A couple of years later, when I was ready to send out queries for a book I’d started my third semester (I put the one from first and second semester aside for a good long break), I began to read a lot of agent interviews and blogs. This Publisher’s Weekly article “New Trends in YA: The Agents’ Perspective” suggests that a strong contemporary realistic submission has two key things: “a strong voice and a good hook.” Suzie Townsend shared a similar recipe for hooking an agent in this great blog post (which happens to reference one of my favorite books, Saving Francesca). She explains: “Voice + Character + Set up = Hooked!”
I think the “hook” or “set up” agents describe is similar to what my second-semester advisor was talking about when she encouraged me to start my novel-in-progress in the right place and develop specific, significant obstacles. But I still wonder: how can a writer be sure that her hook is hooky enough? Especially a writer like me, who loves character and voice first and a dramatic story second?

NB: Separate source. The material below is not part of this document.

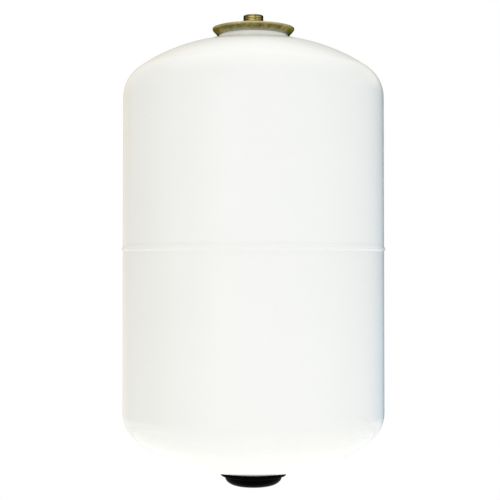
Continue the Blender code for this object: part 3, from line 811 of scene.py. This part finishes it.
def make_liner(plastic):
    """Liner of the water way: a disc under the flange and a tube up the spigot."""
    tube_radius = SPIGOT_BORE - GAP
    way = tube_radius - LINER_WALL
    tube_top = SPIGOT_TOP - LINER_RECESS
    disc_bottom = LINER_DISC_TOP - LINER_DISC
    loop = [(way, tube_top, SOFT_EDGE), (tube_radius, tube_top, SOFT_EDGE),
            (tube_radius, LINER_DISC_TOP, SOFT_EDGE), (LINER_RADIUS, LINER_DISC_TOP, PLAIN_EDGE),
            (LINER_RADIUS, disc_bottom, PLAIN_EDGE), (way, disc_bottom, ROLLED_EDGE)]
    piece_from("water_liner", lathe(loop, SMALL_FACETS, MIDDLE),
               "connection_liner", plastic)


def bladder_outline(inset):
    """Bag from its neck down to its lowest point, inset from the outer face."""
    shoulder = (BLADDER_RADIUS - BLADDER_SHOULDER_ROUND,
                BLADDER_SHOULDER - BLADDER_SHOULDER_ROUND)
    bottom = (BLADDER_RADIUS - BLADDER_BOTTOM_ROUND, BLADDER_BOTTOM + BLADDER_BOTTOM_ROUND)
    shoulder_run = arc(shoulder, BLADDER_SHOULDER_ROUND - inset, BLADDER_NECK_SLOPE, 0.0)
    bottom_run = arc(bottom, BLADDER_BOTTOM_ROUND - inset, 0.0, -math.pi / 2)
    side = rows(BLADDER_RADIUS - inset, shoulder[1], bottom[1], BLADDER_ROWS_APART)[1:-1]
    return ([(NECK_BORE - GAP - inset, NECK_BOTTOM)] + shoulder_run + side + bottom_run
            + [(0.0, BLADDER_BOTTOM + inset)])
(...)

In the same blog post, Suzie Townsend offers a helpful explanation of a hook. She says that starting in the right place is crucial, and she adds, “Great first lines are a definite plus and a set up that can be summed up in a concise sentence or two (this is also called a logline) is even better.”
Beyond this, different people seem to have different opinions about what makes a hook hooky enough, which certainly isn’t earth-shattering news, since reading tastes are subjective. I’m probably not ever going to be the kind of writer whose books have really dark and edgy or glamorous-splashy hooks. That’s not to say that I have anything against dark and edgy or glamorous-splashy books! That just isn’t my style. When I was querying agents, I would read successful query examples and lament over how many of the books that had landed agents had hookier hooks than mine did. Now that I have an agent and my book is on submission, I like to read Publisher’s Marketplace sales reports and worry that the books that are selling all sound more dramatic than mine.
This is probably not a wise thing to do. What I probably should do is try to make sure that my stories start in the right place and have specific, significant obstacles and a set up that can be described concisely. I can also be on the look out for books that fit my sensibilities and have strong hooks, so that I can learn from the work of other authors. Some contemporary realistic books I’ve read (and loved) recently that feel like my kind of book and have especially effective set ups include Corey Ann Haydu’s OCD Love Story, Sara Polsky’s This Is How I Find Her, and Sara Zarr and Tara Altebrando’s Roomies. And I can push myself to expand my ideas of what kinds of set ups I could pull off authentically, by finding ways to connect the experiences I’ve had with the experiences I’m imagining for a character.
That sounds much wiser, doesn’t it? I’d also love to hear about any other effectively hooky books you’ve read recently or any thoughts on what a hook is and what makes one strong!